Selama penelitian, peserta kehilangan rata-rata 7,6 kilogram atau sekitar 7,8 persen dari berat badan awal mereka. Selain perubahan fisik, studi tersebut juga menemukan adanya pergeseran aktivitas pada bagian otak yang berkaitan dengan pengendalian nafsu makan dan respons terhadap makanan, serta perubahan komposisi bakteri di dalam usus.
“Di sini kami menunjukkan bahwa diet IER mengubah sumbu otak-usus-mikrobioma manusia,” ujar peneliti kesehatan Qiang Zeng dari Second Medical Center dan National Clinical Research Center for Geriatric Diseases di Tiongkok.
Peneliti menjelaskan perubahan dalam mikrobioma usus dan aktivitas neurologis terjadi secara bertahap dan saling memengaruhi. Bakteri di usus diketahui menghasilkan berbagai zat seperti neurotransmiter dan neurotoksin yang dapat mencapai otak melalui sistem saraf maupun aliran darah. Di sisi lain, otak mengatur perilaku makan seseorang, sementara nutrisi yang dikonsumsi turut mengubah keseimbangan bakteri usus.
Melalui pemindaian fMRI, perubahan aktivitas saraf terdeteksi pada area seperti girus orbital frontal inferior, bagian otak yang berperan dalam pengaturan dorongan makan dan mekanisme kecanduan.
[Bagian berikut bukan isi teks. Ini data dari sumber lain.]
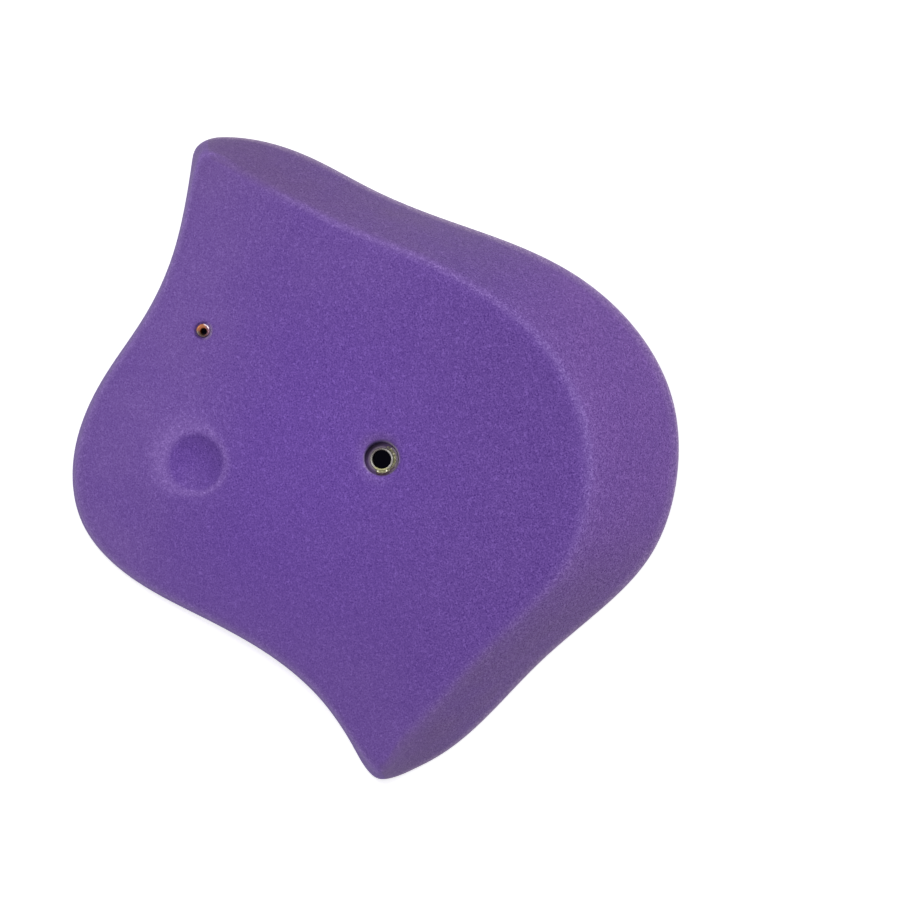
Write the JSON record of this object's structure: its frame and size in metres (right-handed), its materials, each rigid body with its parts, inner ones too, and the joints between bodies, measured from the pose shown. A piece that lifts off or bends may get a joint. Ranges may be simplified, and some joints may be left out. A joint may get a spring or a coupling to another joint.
{
  "type": "climbing hold",
  "caption": "Large hollow-backed climbing sloper with a tilted grip face, a sloped side band, a thumb dimple, a counterbored steel bolt seat and a set screw eyelet.",
  "frame": {"origin": "on the wall plane, in the middle of the footprint", "axes": "+Z out of the wall, +Y up the wall towards the crest, +X along the long side, to the right for someone who faces the wall"},
  "size_m": [0.3984, 0.3614, 0.0714],
  "materials": {
    "purple_polyurethane": "cast polyurethane with a fine sandy grip texture",
    "bare_steel": "worn bare steel",
    "yellow_zinc": "yellow green zinc plating",
    "copper": "polished copper colour"
  },
  "bodies": {
    "root": {"hold_body": "purple_polyurethane", "bolt_sleeve": "bare_steel", "bolt_washer": "yellow_zinc", "set_screw_eyelet": "copper"}
  },
  "joints": []
}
Perubahan tersebut juga tercermin dari hasil analisis sampel tinja dan darah para peserta yang menunjukkan adanya pergeseran susunan mikrobioma seiring penurunan berat badan.
“Mikrobioma usus diperkirakan berkomunikasi dengan otak dalam cara dua arah yang kompleks,” tambah ilmuwan medis Xiaoning Wang dari pusat penelitian yang sama.
Menurut para peneliti, pemahaman yang lebih mendalam mengenai hubungan antara otak dan usus dapat membuka peluang baru dalam pengembangan metode yang lebih efektif untuk mencegah dan mengatasi obesitas.